If anything, those are the ways we seize the agency we need to create change.
There’s a tendency nowadays to see old-school feminism, with its rejection of traditional femininity and its focus on the evils of objectification, as unpleasantly strident and even self-hating. Some look at the feminism of the 1960s and 1970s, which turned against a lot of the outward trappings of femininity, and ask, why do advocates for women seem to hate actual women? It’s a fair question. When anger and disapproval are aimed at things closely associated with womanhood itself, from bras and makeup to mothering and homemaking, people feel attacked. It becomes impossible to have a free and open discussion about choices and messaging. The sense that feminists are a small subset of women who hate most women is understandable. Utterly wrong, but understandable.
The problem is, how do you stand up against a widely accepted, oppressive, male-privileging definition of femininity without criticizing the outward manifestations of that definition and, by extension, the people who embrace them?

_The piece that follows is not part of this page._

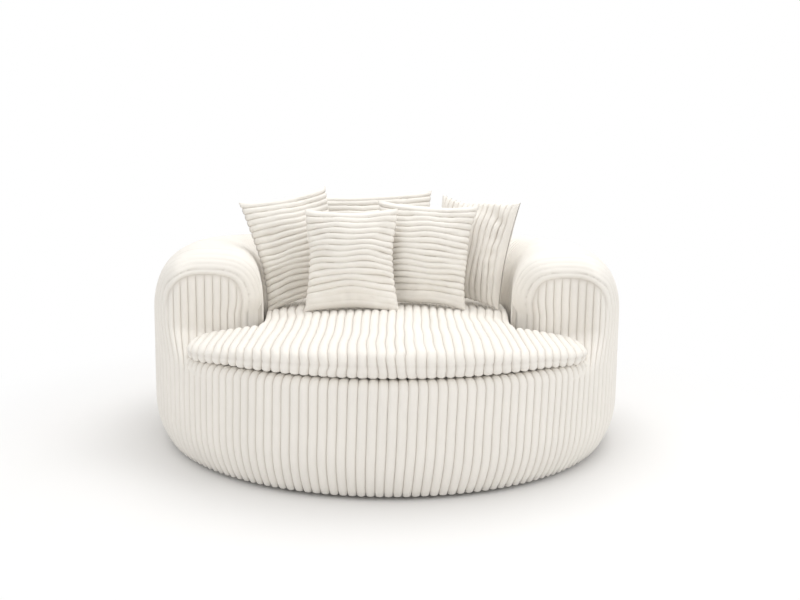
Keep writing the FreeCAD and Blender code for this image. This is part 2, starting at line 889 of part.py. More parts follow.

When we value how we look over what we know and what we do; when we police our own behavior to avoid seeming aggressive or unlikeable; when we accept the notion that we are delicate, fragile, and weak; when we project the idea that our bodies are tools for sexuality and little else; when we spend our precious time highlighting culturally privileged physical characteristics of whiteness, thinness, and youth — then we perpetuate what oppresses us. And that’s where the idea of victim blaming comes in. To say that women should be doing something differently in order to save themselves from a great evil sounds an awful lot like saying we are responsible for the great evil.
But in truth, those two things are worlds apart. When we lift ourselves up, we do it for ourselves. When we break out of the prison, it is to seize our freedom. It’s not the fault of the unjustly imprisoned that they have been imprisoned, whether they have the will to break free or not. Nevertheless, it’s the will to break free that will force change. And every little act of defiance breaks a link in the chain.
There is plenty of room for women of good faith to debate what constitutes an act of defiance. Is it refusing to support the “beauty” industry by eschewing its standards, or is it subverting that industry by taking control of it and broadening its standards? Is it taking control of our sexuality by being unabashedly sexual, or deemphasizing our sexuality in favor of traits we’ve long been denied the right to celebrate, like intelligence and strength? Is it succeeding in male-dominated fields, or elevating female-dominated ones? Are these either/or choices or false dichotomies? These are valid and important questions. The key is remembering that we all share the same goal in asking them: to change a system that prevents us from achieving the personal fulfillment that is every human being’s right.